Me Late: El éter




Muchas veces, al ver Me Late, animado por Daniel Fuenzalida, es difícil captar cuál es su concepto. Esto tiene que ver con el horario: nunca ha quedado claro si es un programa de trasnoche o algo que va por la tarde. UCV lo transmite en ambas franjas. Con el concepto pasa algo parecido. Se presenta como como un late show pero en realidad funciona mejor cuando toma la forma de un panel de farándula. Esa mezcla sin resolver quizás sintetiza la carrera de su conductor, los costados equidistantes de una vieja promesa de la década del 90 que luego se perdió en el delirio nocturno (imposible olvidar Lunáticos) para volver como animador y panelista en programas como En portada o Primer Plano. Es la búsqueda permanente que quizás define a Fuenzalida, un sobreviviente de la televisión chilena que trata de encontrar su lugar en una industria que tiene presupuestos cada vez más estrechos y que ha desechado casi de plano todos los formatos en los que alguna vez estuvo cómodo.
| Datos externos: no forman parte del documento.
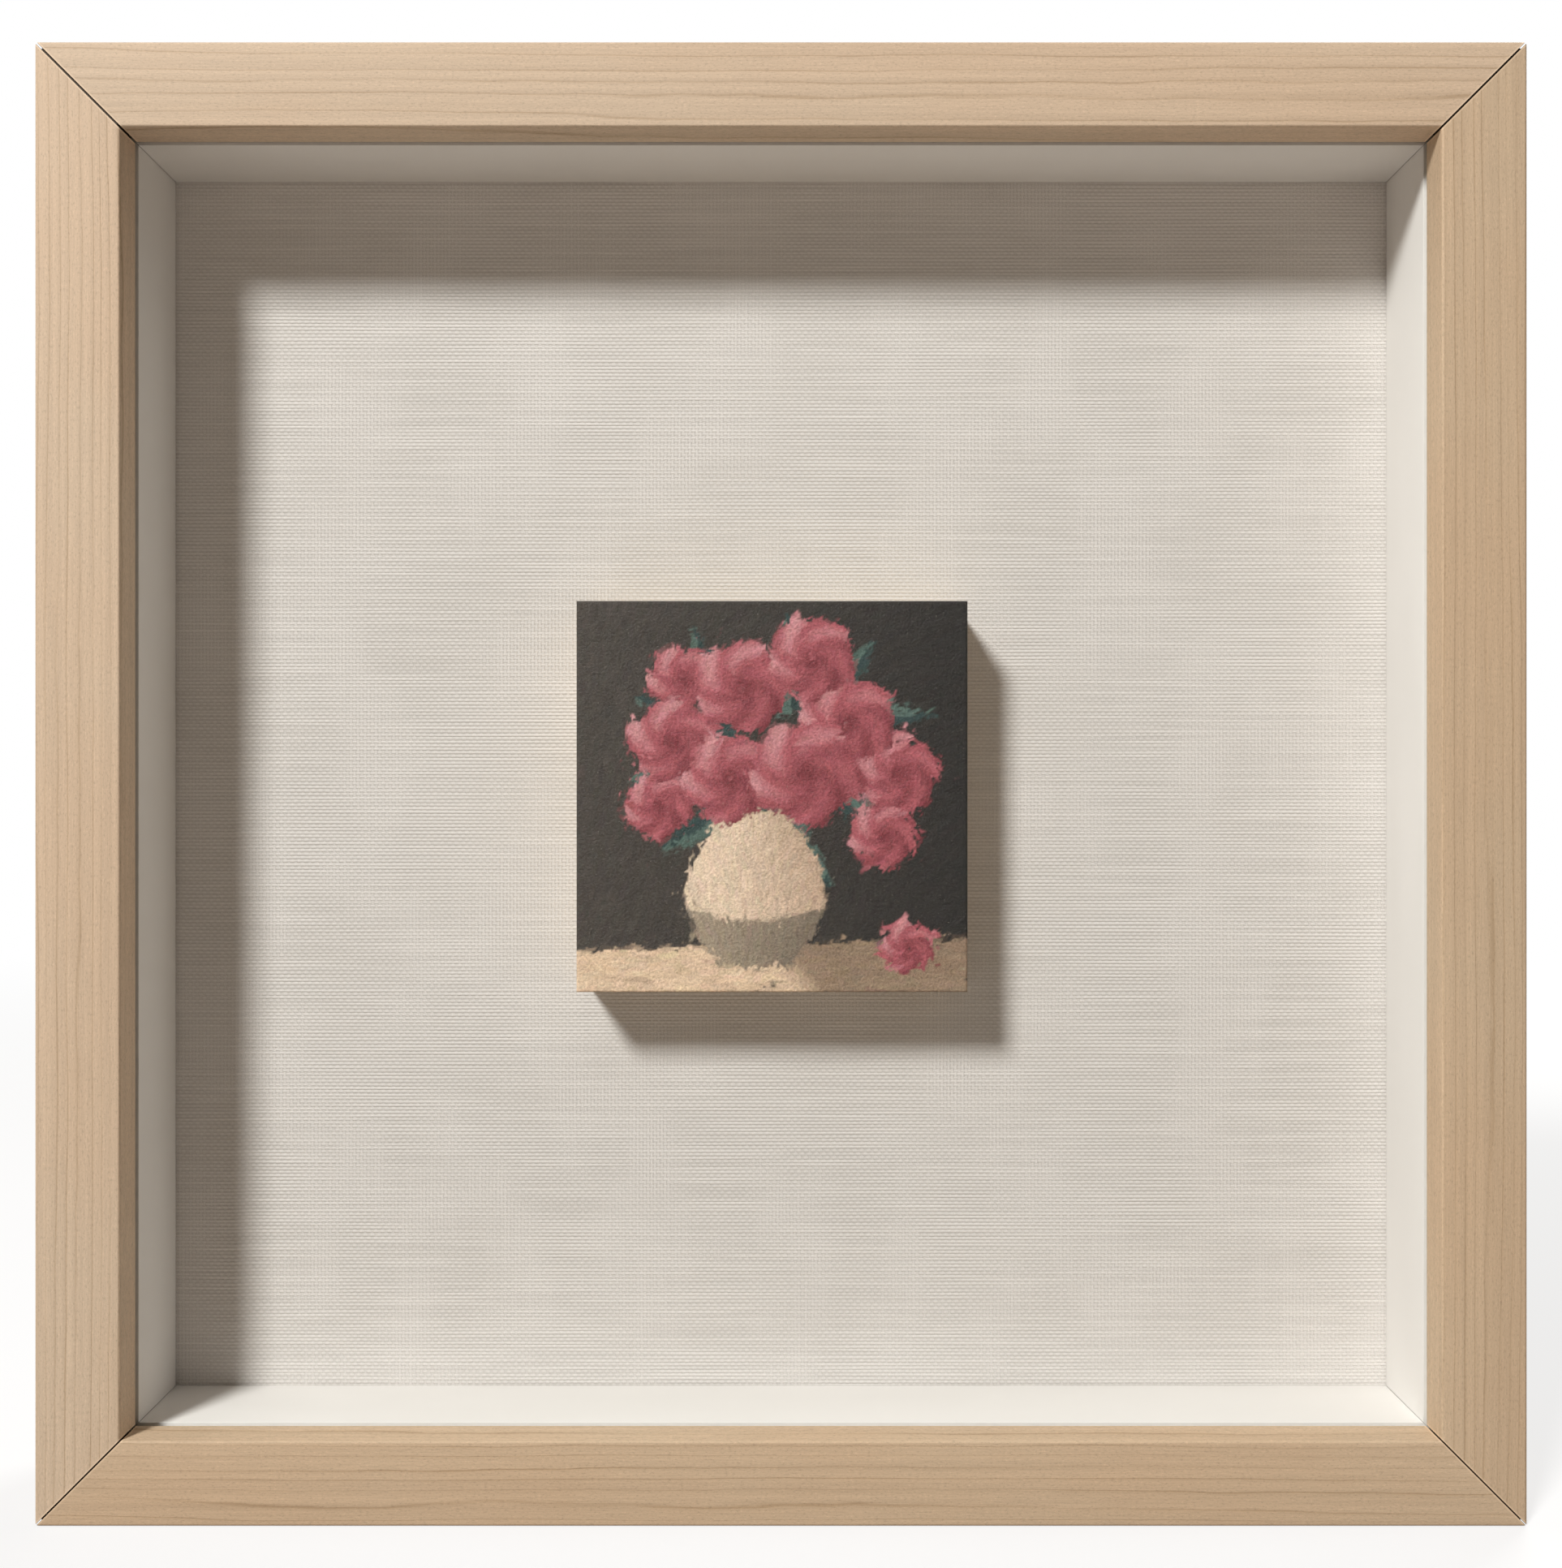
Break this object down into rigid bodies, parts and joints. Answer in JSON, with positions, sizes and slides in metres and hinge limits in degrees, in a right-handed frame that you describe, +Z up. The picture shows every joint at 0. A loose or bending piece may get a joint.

Por lo mismo, lo más interesante de Me Late es su anacronismo, ese deseo de hacer tele en serio a pesar de que los medios, la producción y la calidad de los invitados no lo permitan pues por el set desfilan de modo fijo ufólogos clase Z, tarotistas, periodistas de farándula despedidos de otros canales, psicólogos mediáticos y productores en baja de show olvidados. La mezcla es a veces inquietante. Desde su escritorio Fuenzalida se esfuerza, está lleno de energía, trata de darle sentido a las conversaciones y de parecer actual pues lucha por demostrar que comunicar y entretener a veces son la misma cosa. A veces funciona: Sergio Rojas siempre es un aporte en su incorrección y crueldad y la sección de tarot que comenta rumores de los famosos es ligera y divertida. A veces no. Alberto Urquiza y Sergio Schilling son completamente olvidables; ahí afuera debe haber una legión de expertos paranormales y en salud alternativa que funcionarían mejor en pantalla que ellos. Lo mismo ocurre con Roberto Apud y Sergio Riesenberg, que lucen fuera de lugar, felices de celebrarse a sí mismos como héroes de la TV y de paso, ajustar cuentas con un presente que los ha dejado de lado. Ah, también por ahí aparece Aldo Duque para hablar de asuntos legales.

Gracias a lo anterior, Me Late  existe en un tiempo paralelo donde el Festival de Viña es algo lleno de glamour y Rojo lo más sofisticado que ha dado la industria del espectáculo. Algunos días todos los panelistas se juntan para comentar la actualidad y todo termina pareciéndose a esa escena de Sunset Boulevard donde Gloria Swanson, la diva terminal, invitaba a sus viejos amigos del cine mudo a tomar onces. Hay en esos capítulos un hálito terminal, cierta condición de representación teatral. Por supuesto, a veces pasan cosas interesantes e inesperadas, como cuando Sergio Rojas hizo que Riesenberg renunciara. Rojas se burló de él y de lo que contaba. Lo mandó a un asilo de ancianos, le dijo que sus historias eran largas y aburridas y, por lo tanto, no le interesaban a nadie. Fuenzalida lo secundó. Riesenberg, en vivo, dijo que no iba a volver más al programa.

Fue un momento notable. Rojas ironizó con Riesenberg y su prestigio cultural, pero al hacer mofa de eso también hizo trizas la nostalgia de la memorabilia hecha de oropeles rancios en la que insistía majaderamente el director de Sabor Latino, el programa predilecto de los agentes de la CNI y que terminó definiendo lo que entendía el pinochetismo como espectáculo. Por supuesto, la pelea entre ambos pasó desapercibida. Era un hito trash y secreto, algo que solo podía existir en el extraño éter en el que flota Me Late y donde Fuenzalida lucha por no ser otra figura más perdida en el limbo. Mientras, la tele demostró que no tenía otro tema que sí misma y su horrorosa memoria, la misma que a veces toma la forma de una accidentada mitología contrahecha.